TAKE CARE FOR THAT PRETTY NECK Henry VIII (Jonathan Rhys Meyers) introduces new wife Katherine Howard (Tamzin Merchant) to Princess Elizabeth (Laoise Murray). |
Yes, True Blood has resumed, and Futurama and Weeds wait in the wings. But let's take a moment to hail The Tudors, which bows out this Sunday night at 9 after four seasons on Showtime. This opulent historical potboiler — running on a relentless energy of sex, death, and Renaissance-era politics — has balanced trashy soap opera with sharp writing and acting, memorable characters, a patina of literary sophistication, and enough T&A and bloody executions to keep any unreconstructed fan of old-school Masterpiece Theatre or The Sopranos on the edge of his or her seat.
The final season has not disappointed. Granted, for historical-thematic complexity combined with sexual intrigue, nothing beats those first couple of seasons. What could exceed the dramatic potential of Henry's shifting alliances with various courtiers including Cardinal Woolsey (Sam Neill) and Thomas More (Jeremy Northam), his battle with the pope, and the double foreplay that leads to the consummation of his relationship with and marriage to Wife No. 2, Anne Boleyn (Natalie Dormer), and her execution?
And there were plenty of burnings, hangings, and racking of other traitors along the way — not to mention Henry's voracious sexual appetite even when he was "happily" married. It's a tribute to series creator and writer Michael Hirst, that he's been able to whet anticipation and maintain suspense along the way, even as we realize at every turn what's coming, ticking off the helpful mnemonic for those six wives (divorced/beheaded/died//divorced/beheaded/survived), and knowing full well that little Edward must survive that fever to rule one day, and that Mary and Elizabeth too will ascend to the Throne.

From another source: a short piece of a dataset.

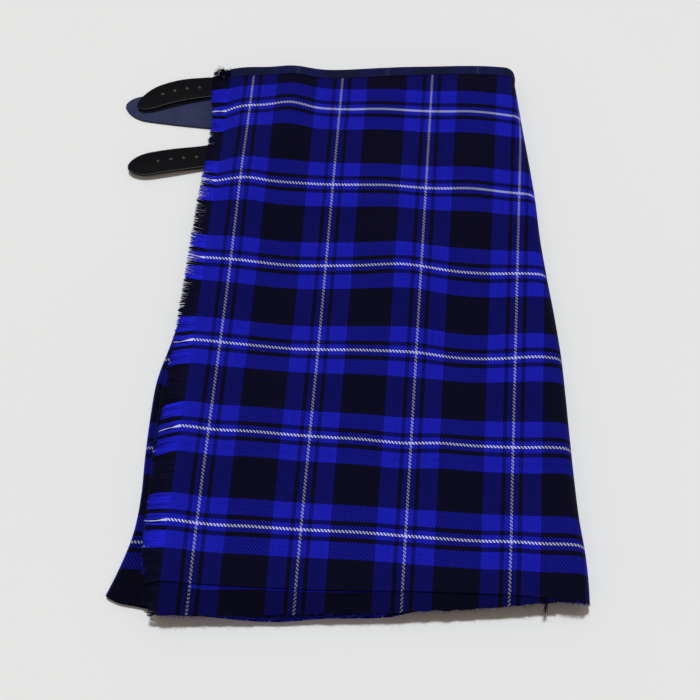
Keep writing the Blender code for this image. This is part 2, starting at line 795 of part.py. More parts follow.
def draw_lock(face, k, ring):
    """Moves a drawn-out end of a lock to its place and narrows it."""
    pitch = (FRINGE_FROM_Y - FRINGE_TO_Y) / LOCKS
    root_y = FRINGE_FROM_Y - pitch * (k + LOCK_SHARE / 2.0)
    root_z = apron_top(APRON_EDGE_X, root_y) - FRINGE_SUNK - FRINGE_STRIP / 2.0
    sway = wave_at(SWAY, k) - FRINGE_LEAN
    droop = fringe_droop(root_z) * ring.droop
    x = APRON_EDGE_X - SEAM_GAP - FRINGE_STRIP - fringe_length(k) * ring.reach
    centre = place(x, root_y + sway * ring.reach, root_z - droop)
    half_width = pitch * LOCK_SHARE / 2.0 * ring.width * MM
    half_height = FRINGE_STRIP / 2.0 * (1.0 + ring.width) / 2.0 * MM
    middle = face.calc_center_median()
    for vertex in face.verts:
        along = 1.0 if vertex.co.y > middle.y else -1.0
        up = 1.0 if vertex.co.z > middle.z else -1.0
        vertex.co = centre + Vector((0.0, along * half_width, up * half_height))


def fringe_droop(root_z):
    """How far a lock's end hangs below its root: little where a strap lies close beneath."""
    return FRINGE_SUNK + FRINGE_DROOP * smooth_step(FRINGE_DROOP_FROM_Z, FRINGE_DROOP_TO_Z, root_z)


def main():
    for leftover in list(bpy.data.objects):
        bpy.data.objects.remove(leftover, do_unlink=True)
    kilt = bpy.data.collections.new("scottish_kilt")
    cutters = bpy.data.collections.new("cutters")
    for collection in (kilt, cutters):
        bpy.context.scene.collection.children.link(collection)
    build_apron(kilt)
    build_hem_band(kilt)
    build_fringe(kilt)
    build_under_apron(kilt)
    build_side_pleat(kilt)
    build_pleats(kilt)
    build_front_band(kilt)
    build_under_band(kilt)
    build_back_band(kilt)
    for strap in STRAPS:
        build_strap(strap, kilt, cutters)


main()
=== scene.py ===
"""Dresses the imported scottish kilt: woven tartan, bindings, fringe, frays, straps, floor, light and camera.

The tables and functions of the cloth's form work in millimetres in the tartan's own frame: x = 0 and
y = 0 where the first white lines of the outer apron cross, z = 0 on the floor. place() turns them
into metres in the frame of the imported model.
"""

import math
import random
from collections import namedtuple

import bmesh
import bpy
from bpy.props import FloatProperty, FloatVectorProperty, PointerProperty
from mathutils import Matrix, Vector, noise


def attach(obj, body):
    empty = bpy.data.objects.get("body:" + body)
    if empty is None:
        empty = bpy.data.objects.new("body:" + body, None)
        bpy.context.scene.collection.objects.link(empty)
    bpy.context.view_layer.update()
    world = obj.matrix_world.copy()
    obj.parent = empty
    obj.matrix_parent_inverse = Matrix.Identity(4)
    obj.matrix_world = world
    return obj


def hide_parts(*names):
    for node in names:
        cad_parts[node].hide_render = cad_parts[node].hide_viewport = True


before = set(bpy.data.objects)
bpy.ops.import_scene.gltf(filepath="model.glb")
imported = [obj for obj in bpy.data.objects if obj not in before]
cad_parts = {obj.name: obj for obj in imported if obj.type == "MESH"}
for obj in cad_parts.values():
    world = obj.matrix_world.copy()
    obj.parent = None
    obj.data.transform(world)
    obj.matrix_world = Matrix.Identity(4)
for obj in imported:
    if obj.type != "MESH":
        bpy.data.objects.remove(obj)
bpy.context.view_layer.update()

bl_info = {
    "name": "Scottish kilt, laid flat",
    "version": (1, 0, 0),
    "blender": (4, 5, 0),
    "location": "3D View > Sidebar > Kilt",
    "description": "Builds the cloth, fringe, bindings and straps of a scottish kilt laid flat",
    "category": "Object",
}

BODY = "root"

# Frame
MM = 0.001
MIDDLE_X = 112.14
MIDDLE_Y = -252.32

# Cloth and leather
APRON_WALL = 1.5
LAYER_WALL = 1.2
PLEAT_WALL = 1.0
SEAM_GAP = 0.3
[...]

So we're aware what's in store for Wife No. 5, poor Katherine Howard (Tamzin Merchant), when the aging Henry takes the teenager as his wife. But what sweet torture to watch it unfold. Merchant is an affectingly clueless queen. And as ill-fated adulterer Thomas Culpepper, Torrance Coombs is an effectively young and handsome foil to the king.
And what barbarity inside and outside of court! Sexually frustrated, Culpepper takes to the countryside with his pals, rapes a peasant woman, and then murders her husband. Equally brutal is the enigmatic Lord Surrey (Henry Howard, Katherine's cousin), a kind of crazed proto-fascist incensed that noble blood has been supplanted at court by so many common "new men." When he isn't off on a bat smashing windows and punching harlots in the face, he's delivering encomiums on his ancestry and translating Martial. Surrey is beautifully played by David O'Hara with an unplaceable accent (Scots German?). It's easy to cheer him when, justifiably accused of treason, he tells off the king's corrupt tribunal — and easy to sympathize when he's led off to be hanged, drawn, and quartered.
The producers seem to have given up on the idea of making Jonathan Rhys Meyers a truly fat Henry. But his decline is apparent in his limping gait, pasty complexion, and hoarse, staccato braying of contradicting royal pronouncements. By the final episode, he even believes in his own divine power to heal the sick. Alas, despite quick make-up sex with Wife No. 4, Anne of Cleves (a surprisingly effective Joss Stone, with her own odd Low Country accent), and a wise choice in an unwilling but pragmatic and truly regal (though heretical) Wife No. 6, Catherine Parr (the exquisite Joely Richardson, channeling her mother, Vanessa Redgrave), Henry's reign is a bust. The final episode is a kind of Ghosts of Christmas Past cavalcade — the formerly brilliant young humanist now a self-deluded tyrant. It's hard not to feel sorry for the guy.